* START Information supplied *

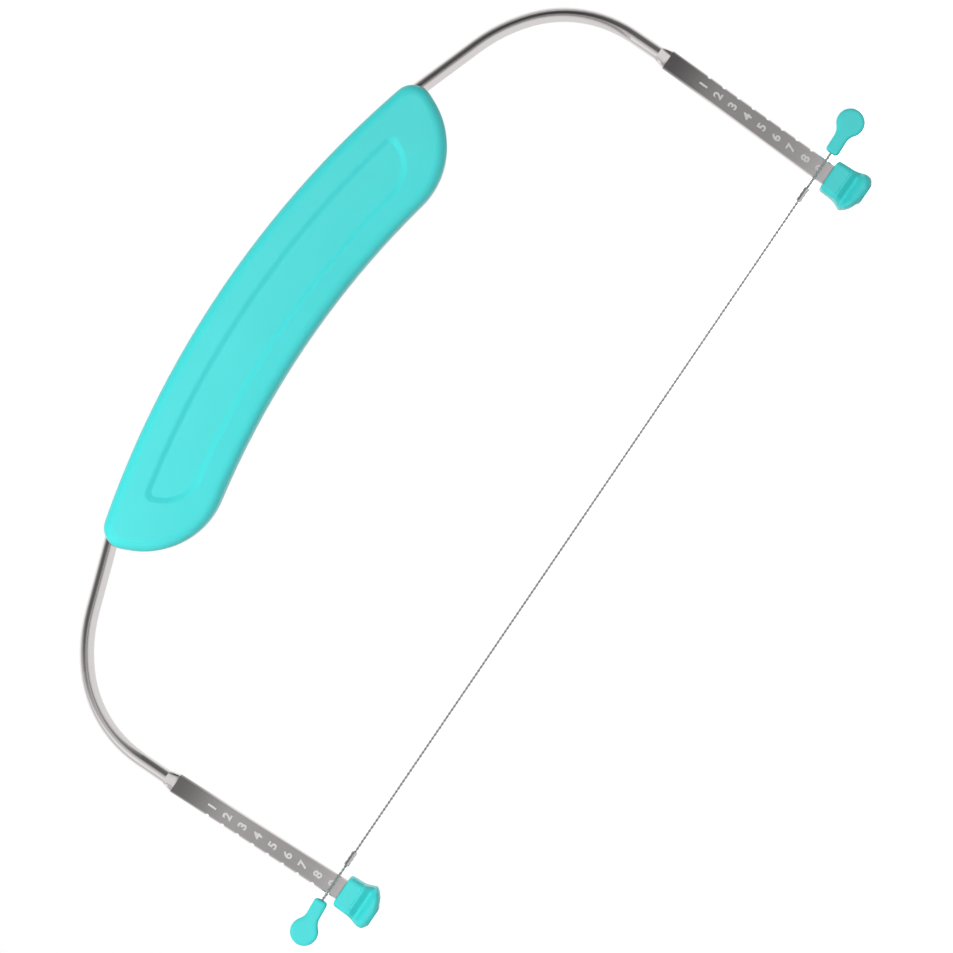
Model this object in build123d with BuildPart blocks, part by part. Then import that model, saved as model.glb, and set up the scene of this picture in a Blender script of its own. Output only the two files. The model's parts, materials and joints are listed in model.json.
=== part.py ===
from build123d import *
from math import asin, cos, degrees, radians, sin, sqrt, tan
import os

# A hand-held cake leveler, standing on its two feet.
# One steel rod is bent into a bow. It carries a two-part handle across its top, and
# its ends are pressed flat into two legs with nine notches each. The cutting wire
# runs from leg to leg, looped round both, and a pull tab hangs on the tip of each loop.
# +X runs along the wire, +Z is up and the numbered faces of the legs face -Y.
# The origin is on the table, midway between the feet. All lengths are in millimetres.

# Whole tool
CUT_WIDTH = 254.0  # clear width between the legs, at the lowest notch
WIRE_HEIGHT = 15.5  # wire above the table in the lowest notch
NOTCH_COUNT = 9
NOTCH_PITCH = 5.4
OVERRUN = 5.0  # how far any cut runs past the faces that it cuts

# Rod
ROD_DIAMETER = 4.4
ROD_UPRIGHT = 9.4  # straight stretch above each leg
ROD_CORNER_RADIUS = 36.8
ROD_CORNER_ANGLE = 49.7
ROD_SHOULDER_RADIUS = 50.0
ROD_RAKE_ANGLE = 19.2  # slope where the rod runs into the handle
ROD_BEND_X = 81.5  # from the middle to the bend inside the handle
ROD_BEND_RADIUS = 60.0
ROD_CROWN_ANGLE = 3.5  # slope left after that bend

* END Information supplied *

Reproduce the material verbatim, line by line.

*Final result*:
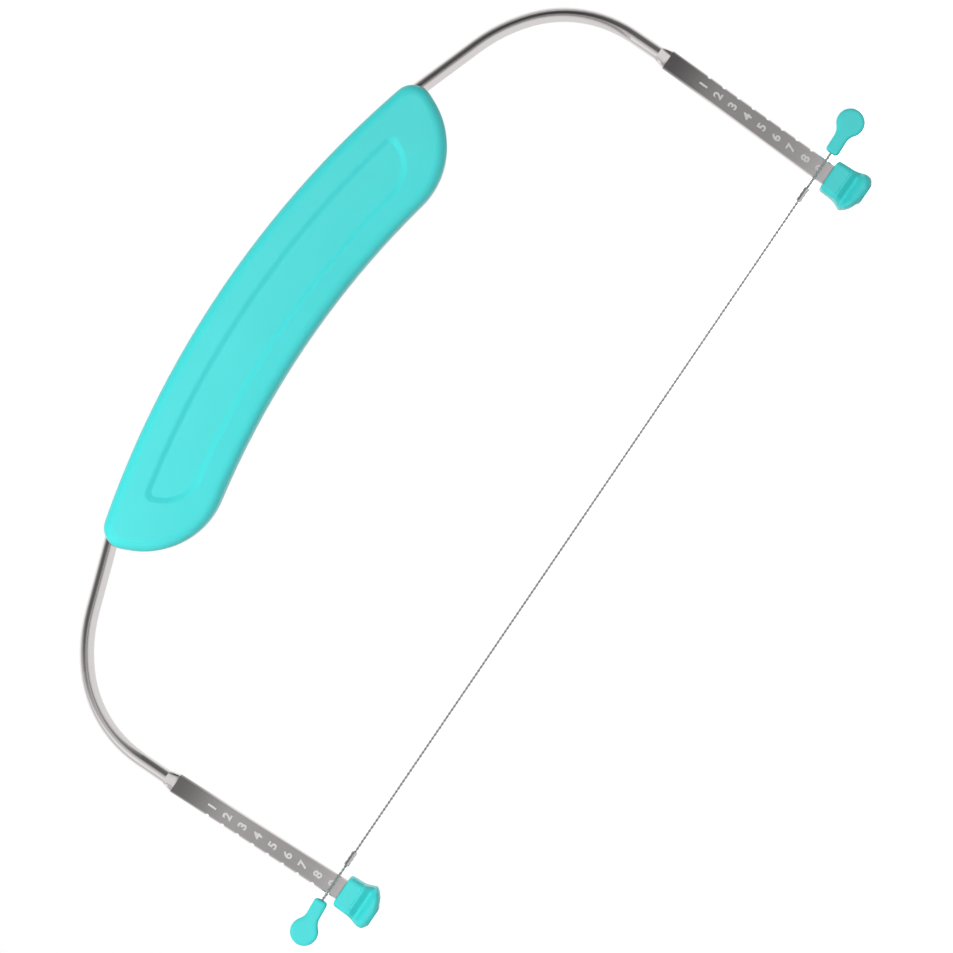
Model this object in build123d with BuildPart blocks, part by part. Then import that model, saved as model.glb, and set up the scene of this picture in a Blender script of its own. Output only the two files. The model's parts, materials and joints are listed in model.json.
=== part.py ===
from build123d import *
from math import asin, cos, degrees, radians, sin, sqrt, tan
import os

# A hand-held cake leveler, standing on its two feet.
# One steel rod is bent into a bow. It carries a two-part handle across its top, and
# its ends are pressed flat into two legs with nine notches each. The cutting wire
# runs from leg to leg, looped round both, and a pull tab hangs on the tip of each loop.
# +X runs along the wire, +Z is up and the numbered faces of the legs face -Y.
# The origin is on the table, midway between the feet. All lengths are in millimetres.

# Whole tool
CUT_WIDTH = 254.0  # clear width between the legs, at the lowest notch
WIRE_HEIGHT = 15.5  # wire above the table in the lowest notch
NOTCH_COUNT = 9
NOTCH_PITCH = 5.4
OVERRUN = 5.0  # how far any cut runs past the faces that it cuts

# Rod
ROD_DIAMETER = 4.4
ROD_UPRIGHT = 9.4  # straight stretch above each leg
ROD_CORNER_RADIUS = 36.8
ROD_CORNER_ANGLE = 49.7
ROD_SHOULDER_RADIUS = 50.0
ROD_RAKE_ANGLE = 19.2  # slope where the rod runs into the handle
ROD_BEND_X = 81.5  # from the middle to the bend inside the handle
ROD_BEND_RADIUS = 60.0
ROD_CROWN_ANGLE = 3.5  # slope left after that bend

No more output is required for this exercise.